As early as 1986, BMW Motorrad achieved a milestone in suspension technology by launching the Paralever swingarm, an innovation that considerably improved rear suspension and the transfer of forces. In 1993, the freshly launched opposed twin “boxer” engine series was the first to be fitted as standard with a front suspension system that operated independently of the rear known as Telelever. Yet another revolutionary step in suspension technology was taken in 2005, when the Duolever offering extreme torsional rigidity for the front wheel was launched.

Bikers were also able to benefit early from pioneering innovations in drive control. In 1988, with the launch of ABS in the BMW K1, BMW Motorrad presented the first antilock brake system to be fitted as standard on motorcycles. Since 2007, the automatic stability control system ASC has been preventing the rear wheel from spinning out of control. In 2009 there followed Dynamic Traction Control (DTC) which also analyses the vehicle's inclination, a first on a series production motorcycle.

And BMW Motorrad has always been that one step ahead in suspension control systems as well. 2004 saw the advent of ESA, the electronic suspension adjustment system, which allowed the rider to adjust suspension elements at the push of a button – also a first on series production motorcycles. In 2009, the successor system ESA II went a step further and was the first to provide spring rate variation.

Noting this technology has been used successfully in BMW automobiles, the engineers at the German motorcycle company have been trying to apply that technology to ‘the requirements of motorcycle physics and integrating this in the relevant control systems’.

The minds behind DDC are noting that it’s not about taking control away from rider as much as achieving even greater stability and safety in riding response.

Dynamic Damping Control (DDC) is a semiactive suspension system which reacts automatically to maneuvers like braking, accelerating, and cornering on various road surfaces and analyses the situational parameters provided by sensors to set the correct level of damping at electrically actuated proportional damping valves.
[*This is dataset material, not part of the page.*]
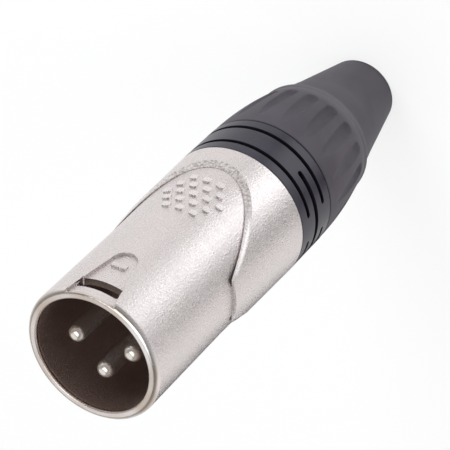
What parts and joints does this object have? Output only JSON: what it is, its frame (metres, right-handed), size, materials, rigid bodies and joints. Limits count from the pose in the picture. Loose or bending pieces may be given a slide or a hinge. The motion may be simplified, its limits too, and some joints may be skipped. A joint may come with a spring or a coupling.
{
  "type": "xlr plug",
  "caption": "Three-pole male audio cable plug with a cast shell, recessed pins, coding ring and a screw-on fluted boot.",
  "frame": {"origin": "centre of the boot's end face, where the cable would enter", "axes": "+Z along the plug's axis out of the open mouth, -Y out through the latch window, so the plug stands on its boot with the mouth up"},
  "size_m": [0.0206, 0.0206, 0.073],
  "materials": {
    "shell": "satin nickel over blasted zinc",
    "insert": "black glass-filled nylon",
    "contact": "silver plated",
    "earth_lug": "tinned spring strip",
    "chuck": "natural acetal",
    "coding_ring": "black nylon",
    "bushing": "black nylon",
    "boot": "soft matt cover"
  },
  "bodies": {
    "boot_body": {"boot": "boot", "bushing": "bushing"},
    "ring_body": {"coding_ring": "coding_ring"},
    "shell_body": {"shell": "shell", "insert": "insert", "contact_1": "contact", "contact_2": "contact", "contact_3": "contact", "earth_lug": "earth_lug", "chuck": "chuck"}
  },
  "joints": [
    {"name": "ring_lift", "type": "slide", "parent": "boot_body", "child": "ring_body", "axis": [0, 0, 1], "range_m": [0, 0.0063]},
    {"name": "shell_turn", "type": "hinge", "parent": "ring_body", "child": "shell_body", "pos_m": [0, 0, 0.04], "axis": [0, 0, 1], "range_deg": [0, 2268]}
  ],
  "couplings": [
    {"joint": "ring_lift", "follows": "shell_turn", "m_per_rad": 0.00015915}
  ]
}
For the gearheads, here is a technical rundown of how DDC works;

DDC is linked to the traction control system DTC and ABS via the CAN bus. The system recognizes the control activities by the other systems and adapts the damping as the situation requires. The adjustments to damping depend on whether the springs are compressing or rebounding, with each process being controlled separately.

The damping is adjusted at an electrically actuated, proportional damping valve that features a variable ring gap and therefore variable flow cross section for the damper oil. The inversely proportional adjustment to flow rate and pressure gives rise to a change in damping force within milliseconds to adapt to new conditions.

Unlike ESA II, the dynamic damping control system DDC does not make use of characteristic curves, but characteristic maps that provide the optimal damper tuning within a defined range.

Selected at the press of a button, three characteristic maps for the basic configurations "Comfort", "Normal", and "Sport" let the rider decide what type of ride they would like.

Some examples are given of exactly how the new system would handle different riding conditions and in the opinion of its masterminds, it helps the situation.

At the beginning of a ride, the valves in the front and rear dampers are actuated only marginally (supplied with power) when the speed exceeds a definable value. When the rider accelerates such as leaving the city limits, the valve in the rear strut is actuated more strongly owing to the changes in dynamic wheel load distribution and in the drive torque. Once the target speed has been reached, valve actuation drops back to its original level (less power supply than setting off). Information flows from the throttle grip via engine control to the DDC control unit, and from there to the damping valves.

When the rider takes a series of corners, both damping valves are actuated more strongly with increasing inclination – starting from the low power supply – until the vertex is reached. When the vehicle returns upright between two corners, the actuation of the two damping valves constantly drops to the original power level with decreasing inclination. When the motorcycle turns into the second corner, valve actuation again rises proportionally to the angle of inclination and again drops from the vertex value. Information flows from the sensor box (DTC) to the DDC control unit, and from there to the damping valves.

When the motorcycle brakes, e.g. at a rail crossing, the actuation of the front damping valve increases proportionally to the deceleration so that the damping forces and therefore riding stability increase as a result. In this case, Dynamic Damping Control DDC analyses both the dynamic phase of braking, until constant deceleration and wheel load distribution, and the subsequent static phase.

When the motorcycle is passing over the rail crossing, used to represent all uneven road surfaces, the valves in the front and rear dampers are actuated (powered) proportionally to the respective compression travel. In this case, information flows the front and rear spring travel sensors via the DDC control unit to the valves.

When the motorcycle is finally brought to a stop, the valves are first actuated as in the braking process described above. As soon as the motorcycle is stationary, the power to the valves and therefore their actuation are deactivated.

No definite date has been given of when this feature will appear on BMW’s motorcycles with a timeline of ‘in the near future’ given by the German motorcycle manufacturer. Aside from the efficiency of the system the reactions from the riding public should be telling.

While its well-known that bikers who choose BMW motorcycles are more cutting edge and welcoming of new technology, the ‘old school’ bikers may feel a bout of anxiety over the possibility of similar systems finding their way onto what is considered the more traditional motorcycles.

Regardless, the latest jump in motorcycle technology leaves everyone riding down an interesting road.